Umut Vakfı, yıllardır bireysel silahlanmaya son verilmesi ve toplumsal alanda silahlanma konusunda farkındalık yaratmak için çalışıyor. Yayımladığı, 2016 yılına ait Türkiye Bireysel Şiddet Haritası’na göre 2 bin 720 bireysel silahlı olay medyaya yansıdı ve 2 bin 56 kişi öldü, bir kısmı ağır 1961 kişi de yaralandı… Bunlardan kaçının sonradan öldüğü bilinmiyor.

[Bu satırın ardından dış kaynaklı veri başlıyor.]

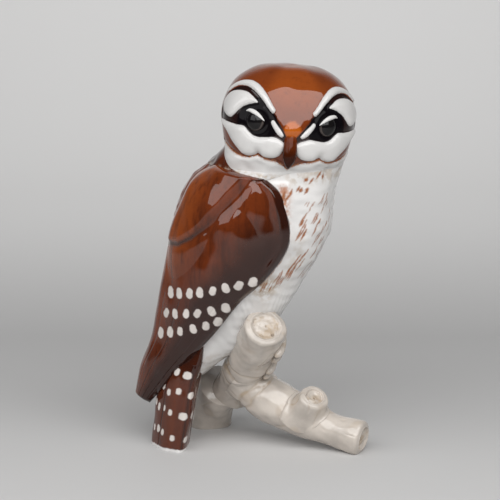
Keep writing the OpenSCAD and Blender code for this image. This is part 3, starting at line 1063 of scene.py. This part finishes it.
def wing_painted_light_and_shade(w, t):
    """Painted reflection: paler orange over the back of the upper wing and along its back edge. Painted
    shade: darker over the front, over the lower part and in the crease. Also darker along the front rim
    and in the quill grooves.
    """
    painted_reflection_back = fade(0.55, 1, t) * fade(0.75, 0.3, w.along)
    painted_reflection_edge = fade(1.4, 0.2, w.from_edge) * (t > 0.5)
    painted_shade_front = fade(0.75, 0.1, t) * fade(0.12, 0.42, w.along)
    painted_shade_low = 0.45 * fade(0.42, 0.62, w.along) * fade(1, 0.72, t)
    painted_shade_crease = ridge(w.above_crease + 0.4, 0.3 + 0.5 * w.rear, 0.9)
    rim_dark = 0.8 * fade(2.6, 1.4, w.from_front) * fade(0.7, 0.5, w.along)
    quill_dark = 0.2 * fade(0.35, 0, w.quills) * w.lower
    darkened = painted_shade_front + painted_shade_low + painted_shade_crease + rim_dark + quill_dark
    return 0.8 * painted_reflection_back + 0.4 * painted_reflection_edge, np.clip(darkened, 0, 1)


def build_wing(name, side, material):
    """A folded wing; side is 1 for the right wing and -1 for the left."""
    rows = smooth_rows(WING_ROWS, 330)
    t = np.linspace(0, 1, OUTER_COLUMNS)[None, :]
    back = np.linspace(1, 0, INNER_COLUMNS + 2)[None, 1:-1]
    u, z, outer, inner = wing_sheets(rows, t)
    back_u, back_z, _, back_inner = wing_sheets(rows, back)

    above = z - read_off(SCAPULAR_EDGE, u)
    swell = fade(-0.2, 1.2, above) * np.exp(-np.clip(above, 0, None) / 6)
    u = u - 0.35 * swell * fade(0.7, 1, t)
    w = wing_places(rows, t, u, z, above)
    rounding = wing_rounding(w)
    outer = inner + (outer - inner) * rounding
    shape = np.stack([u, z, outer], -1)
    soft = 0.2 * lumps(shape, 11, 31 + side) + 0.1 * lumps(shape * [1, 0.5, 1], 5, 35 + side)
    outer = outer + (wing_relief(w) + soft) * rounding

    front_sheet = np.stack([u, -side * outer, z], -1)
    back_sheet = np.stack([back_u, -side * back_inner, back_z], -1)
    grid = from_bird(np.hstack([front_sheet, back_sheet]))
    # the wing's painted reflection and painted shade
    paler, darkened = wing_painted_light_and_shade(w, t)
    inside = np.zeros((len(rows), INNER_COLUMNS))
    fields = {
        "dot": np.hstack([wing_dots(u, z, 3 + side), inside + AWAY]),
        "paler": np.hstack([paler, inside]),
        "darkened": np.hstack([darkened, inside]),
    }
    if side < 0:
        grid = grid[:, ::-1]
        fields = {key: value[:, ::-1] for key, value in fields.items()}
    make_piece(name, [grid], [fields], material, [name])


# ---- branch ----

# middle lines of the branches from their hidden ends: x, y, z, radius
BRANCH_ROWS = [
    [*FORK, 7.2],
    [4.5, 7.5, 14.4, 7.2],
    [15, 3, 9.8, 6.3],
    [25.5, -1, 6.2, 5.2],
    [34, -5, 4.7, 5.2],
]
ROOT_ROWS = [
    [-9.6, 18.8, 14.9, 7.6],
    [-12, 22.5, 10.5, 7.3],
    [-13.8, 26.5, 4, 6.9],
    [-14.8, 29, -4, 7.4],
]
PERCH_ROWS = [[*PERCH_START, 6.4], [*((PERCH_START + PERCH_END) / 2), 6.5], [*PERCH_END, 6.7]]
KNOT_ROWS = [
    [15.4, 1.9, 9.3, 6.8],
    [16.3, 0.4, 11.5, 6.3],
    [17.2, -1.2, 13.7, 5.5],
    [18.1, -2.7, 15.9, 4.9],
    [18.9, -4.1, 17.9, 4.6],
]
# how far from a neighbour a branch begins to flare
FLARE = 1.1
# the rounding's radius round a sawn end
SAWN_EDGE = 1.1
# lengthwise furrows round a branch
FURROWS = 6


def sawn_face(rim, middle, along, radius, seed):
    """Rings that close a sawn end: a smooth lip, then a rough sunken face with rings."""
    share = np.linspace(1, 0.02, 60)[1:, None]
    disc = middle + (rim - middle) * share[..., None]
    inner = fade(0.86, 0.72, share)
    rings = 0.1 * np.cos(share * radius * 2.6 + 1.6 * lumps(disc, 6, seed + 4))
    lip = ridge(share - 0.9, 0.25, 0.06)
    rough = 0.16 * lumps(disc, 3.4, seed + 5) + 0.02 * lumps(disc, 1.2, seed + 6)
    pits = fade(0.95, 1.4, lumps(disc, 2.2, seed + 7)) * inner
    disc = disc + along * (lip + (-0.45 + rings + rough) * inner - 0.5 * pits)[..., None]
    cut = np.broadcast_to((share - 0.78) * radius, pits.shape)
    # the last is the painted shade in the pits
    return disc, cut, 0.6 * pits


def flare_over(grid, neighbours):
    """How far a branch swells where it comes near its neighbours."""
    gap = np.full(grid.shape[:2], FLARE)
    for rows in neighbours:
        for row in smooth_rows(rows, 30):
            gap = np.minimum(gap, np.linalg.norm(grid - row[:3], axis=-1) - row[3])
    return (math.sqrt(FLARE) - np.sqrt(np.clip(gap, 0, None))) ** 2 * 0.75


def build_branch(name, material, rows, neighbours, seed, sawn=True, steps=190, columns=220, creases=()):
    """One length of branch, flared where it grows out of its neighbours.
    Creases are places along it of puckered rings, in millimetres from its start."""
    table = smooth_rows(rows, steps)
    grid = tube_grid(table, columns)
    step = np.linalg.norm(np.diff(table[:, :3], axis=0), axis=1)
    place = np.concatenate([[0], np.cumsum(step)])[:, None]
    from_end = place[-1] - place
    normals = grid_normals(grid)
    bark = 0.3 * lumps(grid, 11, seed) + 0.1 * lumps(grid, 4, seed + 1)
    around = full_turn(columns)
    furrow = np.abs(np.sin(FURROWS / 2 * around + 1.1 * lumps(grid, 12, seed + 9)))
    rough = fade(0.1, 0.7, lumps(grid, 10, seed + 10))
    pucker = groove(furrow * 2.5, 0.22, 0.6) * rough
    wave = 0.8 * lumps(grid, 8, seed + 2)
    for crease in creases:
        pucker += groove(place + wave - crease, 0.28, 0.6)
    relief = bark + pucker + flare_over(grid, neighbours) * fade(0, 2, from_end)
    # beige in random patches as stain, and in the puckered creases as painted shade
    stain_and_shade = 0.4 * fade(-0.5, -1.2, lumps(grid, 9, seed))
    stain_and_shade = stain_and_shade + 0.45 * fade(0, -0.28, pucker)
    cut = np.full(grid.shape[:2], AWAY)
    pit_shade = np.zeros(grid.shape[:2])
    if sawn:
        past_edge = 1 - np.clip(from_end / SAWN_EDGE, 0, 1)
        relief = relief - (1 - np.sqrt(1 - past_edge**2)) * SAWN_EDGE
    grid = grid + normals * relief[..., None]
    if sawn:
        along = unit(table[-1, :3] - table[-2, :3])
        disc, disc_cut, disc_pit_shade = sawn_face(grid[-1], table[-1, :3], along, table[-1, 3], seed)
        grid = np.concatenate([grid, disc])
        cut = np.concatenate([cut, disc_cut])
        # painted shade in the sawn face's pits
        pit_shade = np.concatenate([pit_shade, disc_pit_shade])
        stain_and_shade = np.concatenate([stain_and_shade, 0.3 * disc_pit_shade])
    # the ends that touch the table are ground flat
    grid[..., 2] = np.maximum(grid[..., 2], 0)
    fields = {"stain_and_shade": stain_and_shade, "cut": cut, "pit_shade": pit_shade}
    make_piece(name, [grid], [fields], material, [name])


# ---- feet ----

TOE_RINGS = 60
# how far a toe's middle line stands off the limb's, and how far apart two toes are
TOE_STAND = PERCH_RADIUS + 0.75
TOE_GAP = 2.4


def build_foot(name, distance, material):
    """Two toes side by side that grip the limb this far from its start."""
    forward = from_bird(np.array([1.0, 0, 0])) - BIRD_ZERO
    up = unit(np.cross(PERCH_AXIS, forward))
    up *= np.sign(up[2])
    ahead = np.cross(up, PERCH_AXIS)
    ahead *= np.sign(ahead[0])
    share = np.linspace(0, 1, TOE_RINGS)
    angle = np.radians(np.linspace(30, 125, TOE_RINGS))
    curl = TOE_STAND * (np.cos(angle)[:, None] * up + np.sin(angle)[:, None] * ahead)
    knuckles = np.cos(share * 2 * np.pi * 2.5)
    radius = 1.45 - 0.35 * share + 0.09 * knuckles
    radius = radius * np.sqrt(np.clip(1 - np.clip((share - 0.8) / 0.2, 0, 1) ** 2.2, 0.0004, 1))
    middle = PERCH_START + PERCH_AXIS * distance
    grids, fields = [], []
    for spread in (-TOE_GAP / 2, TOE_GAP / 2):
        place = middle + PERCH_AXIS * (spread * (0.9 + 0.5 * share))[:, None] + curl
        grids.append(tube_grid(np.hstack([place, radius[:, None]]), 40))
        # beige in the dips between the knuckles: painted shade
        fields.append({"stain_and_shade": 0.5 * fade(0.3, -1, knuckles)[:, None], "cut": AWAY, "pit_shade": 0.0})
    make_piece(name, grids, fields, material, [name])


# ---- build ----

build_head()
EYE = eye_glaze()
build_eye("right_eye", -1, EYE)
build_eye("left_eye", 1, EYE)
build_beak()
build_body()
build_tail()
WING = wing_glaze()
build_wing("right_wing", 1, WING)
build_wing("left_wing", -1, WING)
BARK = bark_glaze()
FOOT = bark_glaze("foot_glaze")
build_branch("perch_limb", BARK, PERCH_ROWS, [], 41, creases=(14, 17.5, 20.5))
build_branch("lower_branch", BARK, BRANCH_ROWS, [PERCH_ROWS], 51, creases=(5.5, 8.5))
build_branch("rear_root", BARK, ROOT_ROWS, [], 61, sawn=False, steps=100)
build_branch("knot_stub", BARK, KNOT_ROWS, [BRANCH_ROWS], 71, steps=90, columns=140)
build_foot("right_foot", 33, FOOT)
build_foot("left_foot", 22, FOOT)

# ---- stage ----

# the camera's aim in the drawing, its angle above it, its distance and the width it takes in
AIM = np.array([-0.9, 4.2, 62.2])
VIEW_ELEVATION = math.radians(11.5)
VIEW_DISTANCE = 650 * MM
FRAME_WIDTH = 153.85 * MM

# the floor in metres: half width, front edge, start and radius of its bend, and top edge
FLOOR_SIDE = 1.5
FLOOR_FRONT = -1.2
FLOOR_BACK = 0.45
FLOOR_BEND = 0.5
FLOOR_TOP = 1.6
FLOOR_COLOUR = (0.58, 0.575, 0.57, 1)
WORLD_COLOUR = (0.8, 0.82, 0.85, 1)
WORLD_STRENGTH = 0.1
# soft lights: name, place and aim in millimetres, width and height, power
SOFTBOXES = [
    ("key", (90, -390, 400), (0, 0, 75), (800, 450), 3.75),
    ("side", (-410, -270, 330), (0, 0, 75), (420, 360), 0.95),
    ("wall", (0, 250, 560), (0, 950, 420), (900, 300), 5.0),
]


def build_floor():
    """A pale sheet that lies flat and bends up behind the figurine without an edge."""
    profile = [(FLOOR_FRONT, 0.0)]
    for turn in np.radians(np.linspace(0, 90, 25)):
        profile.append((FLOOR_BACK + FLOOR_BEND * math.sin(turn), FLOOR_BEND * (1 - math.cos(turn))))
    profile.append((FLOOR_BACK + FLOOR_BEND, FLOOR_TOP))
    verts = [(x, y, z) for y, z in profile for x in (-FLOOR_SIDE, FLOOR_SIDE)]
    faces = [(2 * k, 2 * k + 1, 2 * k + 3, 2 * k + 2) for k in range(len(profile) - 1)]
    mesh = bpy.data.meshes.new("floor")
    mesh.from_pydata(verts, [], faces)
    mesh.shade_smooth()
    floor = add_object("floor", mesh)
    material = bpy.data.materials.new("floor")
    material.use_nodes = True
    shader = material.node_tree.nodes["Principled BSDF"]
    shader.inputs["Base Color"].default_value = FLOOR_COLOUR
    shader.inputs["Roughness"].default_value = 0.7
    mesh.materials.append(material)


def add_softbox(name, place_mm, aim_mm, size_mm, power):
    light = bpy.data.lights.new(name, "AREA")
    light.shape = "RECTANGLE"
    light.size, light.size_y = (s * MM for s in size_mm)
    light.energy = power
    lamp = add_object(name, light)
    lamp.location = Vector(place_mm) * MM
    lamp.rotation_euler = (Vector(aim_mm) - Vector(place_mm)).to_track_quat("-Z", "Y").to_euler()


def build_camera():
    aim = Vector(to_world(AIM))
    back = Vector((0, -math.cos(VIEW_ELEVATION), math.sin(VIEW_ELEVATION)))
    camera = add_object("camera", bpy.data.cameras.new("camera"))
    camera.location = aim + back * VIEW_DISTANCE
    camera.rotation_euler = (-back).to_track_quat("-Z", "Y").to_euler()
    camera.data.lens = camera.data.sensor_width * VIEW_DISTANCE / FRAME_WIDTH
    camera.data.clip_start = 0.01
    bpy.context.scene.camera = camera


def build_world():
    """A faint even light from all round."""
    world = bpy.data.worlds.new("world")
    world.use_nodes = True
    background = world.node_tree.nodes["Background"]
    background.inputs["Color"].default_value = WORLD_COLOUR
    background.inputs["Strength"].default_value = WORLD_STRENGTH
    bpy.context.scene.world = world


build_floor()
for softbox in SOFTBOXES:
    add_softbox(*softbox)
build_camera()
build_world()
bpy.context.scene.view_settings.view_transform = "Standard"
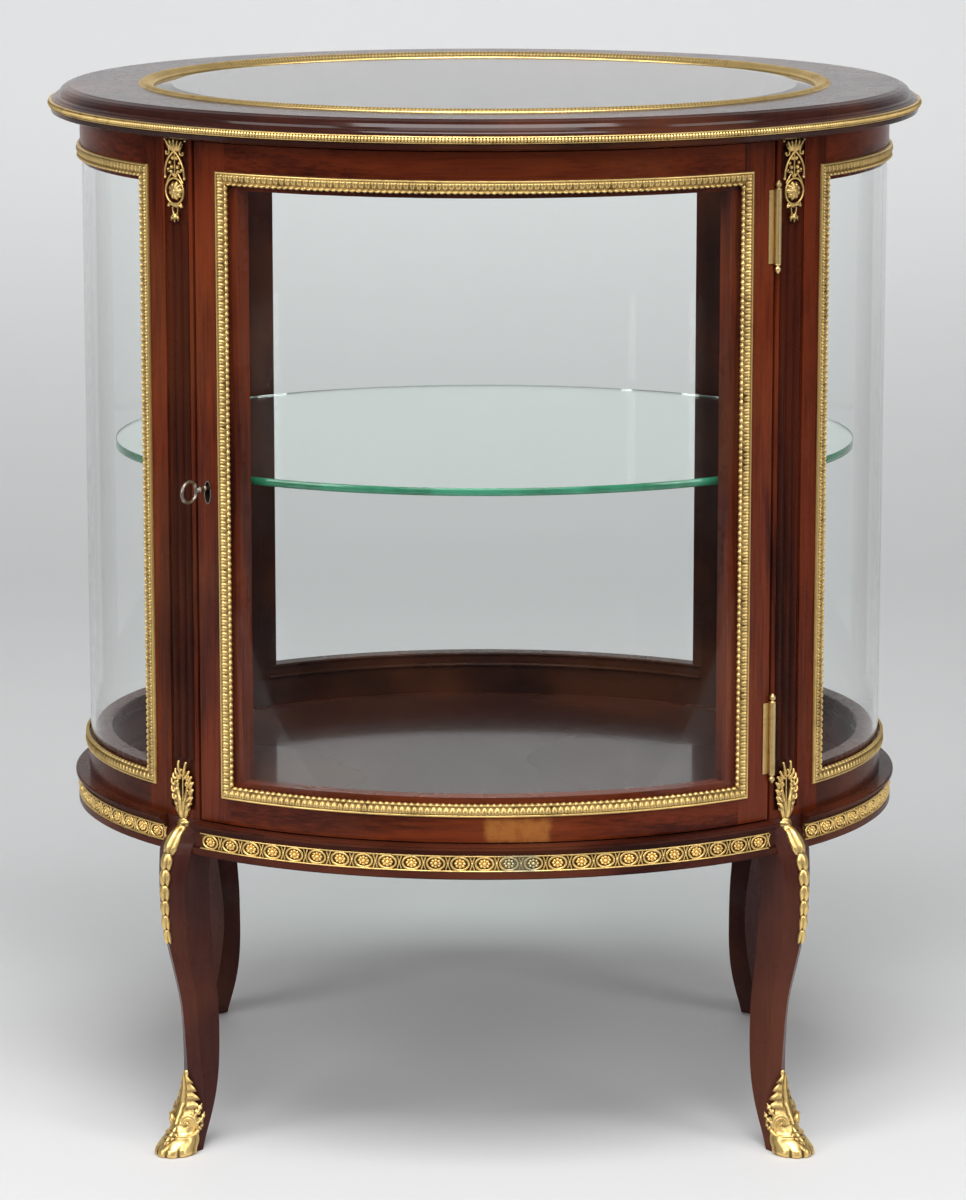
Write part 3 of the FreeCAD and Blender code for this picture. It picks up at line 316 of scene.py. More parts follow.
def dome(centre, facing, radii, rings=4, sides=12, lobes=0, lobe_depth=0.0):
    """A low boss on a plane that faces one way, with lobes like a flower's petals if asked."""
    facing = unit(np.asarray(facing, float))
    up = np.array([0.0, 0.0, 1.0]) if abs(facing[2]) < 0.9 else np.array([1.0, 0.0, 0.0])
    across = unit(np.cross(up, facing))
    up = np.cross(facing, across)
    wide, tall, proud = radii
    turns = all_round(sides)
    grid, hollows = [], []
    for ring in range(rings + 1):
        tilt = ring / rings * math.pi / 2
        reach = math.cos(tilt) * (1 + lobe_depth * np.cos(lobes * turns) * math.cos(tilt))
        point = (
            np.outer(np.cos(turns) * reach * wide, across)
            + np.outer(np.sin(turns) * reach * tall, up)
            + facing * proud * math.sin(tilt)
        )
        grid.append(np.asarray(centre, float) + point)
        hollows.append(smoothstep(-0.2, -1.0, np.cos(lobes * turns)) * (0.5 if lobes else 0.0))
    sheet = Sheet()
    sheet.add_grid(np.array(grid), np.array(hollows), round_columns=True)
    return sheet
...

“Şiddet olaylarında ateşli silahların kullanımında önceki yıla göre yüzde 7’lik artış. 2016 yılında olayların yüzde 78’inde ateşli silahlar (yüzde 43’ünde Kalaşnikof dahil uzun namlulu silahlar, yüzde 30’unda tabanca ve yüzde 5’inde de beylik silahlar kullanılmış), yüzde 22’sinde ise çoğunluğu bıçak olmak üzere satırdan baltaya kesici aletler kullanıldı… 3 de patlayıcı ve bombalı bireysel saldırı yaşandı… Türkiye’de yaşanan şiddet ve cinayet olaylarının çok azının basına yansıdığı, ancak yaşanan bireysel şiddetin her yıl katlanarak arttığı görülüyor…”
Siyasi ve toplumsal iklimin sonucu
İktidar vurdumduymaz. Tüm bu silahlanma, şiddet ve cinayetler konusunda suspus. Daha çok, siyasal olarak teşvik edici.
“Milli haslet”lere karşı en “duyarlı” iktidarımız 16 yıldır hüküm sürüyor.
Cinayet ve şiddet cahillikten kaynaklanıyor demek boştur ve saçmadır.
Cinayetlerin ve şiddetin bu kadar yoğunlaşmasının temel nedeni, siyasi iktidarın bunca yıldır ülkede yarattığı toplumsal ve ekonomik iklim ile birinci derecede ilgilidir.